Personal information
- Date of birth: 13 June 1944 (age 81)
- Place of birth: Lanark, Scotland
- Position: Inside forward

Youth career
- 1960–1962: Liverpool

Senior career*
- Years: Team / Apps / (Gls)
- 1962–1967: Liverpool / 20 / (3)
- 1967–1972: Crewe Alexandra / 93 / (22)
- Total:  / 113 / (25)

= Gordon Wallace (footballer, born 1944) =

Scottish footballer

Gordon Wallace (born 13 June 1944 in Lanark) is a Scottish former footballer, who played for Liverpool during the 1960s.

==Career==
Wallace was raised in Wales after his father Dougie, also a footballer, transferred to Llanelli Town in 1949. Gordon attended school with future rugby union star Barry John and had trials with Huddersfield Town while Bill Shankly was the Yorkshire club's manager. Shankly moved to Liverpool in late 1959, and soon brought in the teenage Wallace as an apprentice.

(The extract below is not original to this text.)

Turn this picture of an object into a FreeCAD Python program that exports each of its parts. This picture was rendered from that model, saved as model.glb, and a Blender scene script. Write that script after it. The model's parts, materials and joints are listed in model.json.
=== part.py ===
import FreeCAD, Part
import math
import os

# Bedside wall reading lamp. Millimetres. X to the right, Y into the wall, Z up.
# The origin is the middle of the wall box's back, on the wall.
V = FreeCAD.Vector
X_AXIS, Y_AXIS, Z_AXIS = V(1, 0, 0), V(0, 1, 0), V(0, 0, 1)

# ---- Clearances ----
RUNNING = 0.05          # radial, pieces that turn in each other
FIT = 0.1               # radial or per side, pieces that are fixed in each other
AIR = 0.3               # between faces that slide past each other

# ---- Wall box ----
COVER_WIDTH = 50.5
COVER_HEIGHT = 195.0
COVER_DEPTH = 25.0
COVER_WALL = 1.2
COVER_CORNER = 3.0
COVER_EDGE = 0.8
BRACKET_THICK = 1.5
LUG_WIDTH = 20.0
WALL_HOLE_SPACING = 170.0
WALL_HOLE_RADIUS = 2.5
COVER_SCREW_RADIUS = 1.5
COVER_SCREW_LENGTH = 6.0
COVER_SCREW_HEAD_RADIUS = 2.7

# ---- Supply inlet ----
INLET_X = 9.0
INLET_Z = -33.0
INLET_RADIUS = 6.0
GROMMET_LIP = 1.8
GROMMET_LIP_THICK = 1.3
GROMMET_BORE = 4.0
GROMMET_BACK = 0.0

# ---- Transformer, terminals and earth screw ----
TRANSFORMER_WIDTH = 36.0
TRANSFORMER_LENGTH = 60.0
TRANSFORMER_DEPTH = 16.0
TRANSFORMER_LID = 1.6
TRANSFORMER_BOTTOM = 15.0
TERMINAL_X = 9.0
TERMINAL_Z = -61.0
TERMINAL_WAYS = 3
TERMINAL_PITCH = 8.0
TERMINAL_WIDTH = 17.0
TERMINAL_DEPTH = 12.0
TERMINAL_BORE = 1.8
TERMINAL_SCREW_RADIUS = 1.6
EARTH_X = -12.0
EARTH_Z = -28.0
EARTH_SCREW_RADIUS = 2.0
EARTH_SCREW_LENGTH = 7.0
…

During his spell at Anfield, his main claims to fame were netting the opening goal in the 1964 FA Charity Shield, scoring twice in a match covered on the very first BBC "Match of the Day" programme, and being Liverpool's first ever European Champions' Cup goalscorer (the first goal in an away tie against KR Reykjavík), all occurring in August 1964.

Despite such a promising start his first team opportunities were limited by the consistency, fitness and excellent disciplinary records of Liverpool's twin strike force, Roger Hunt and Ian St John, respectively England and Scotland internationals. Wallace played for Liverpool Reserves between 1965 and 1967. When Tony Hateley joined Liverpool in 1967, Wallace left on a free transfer, joining Crewe Alexandra.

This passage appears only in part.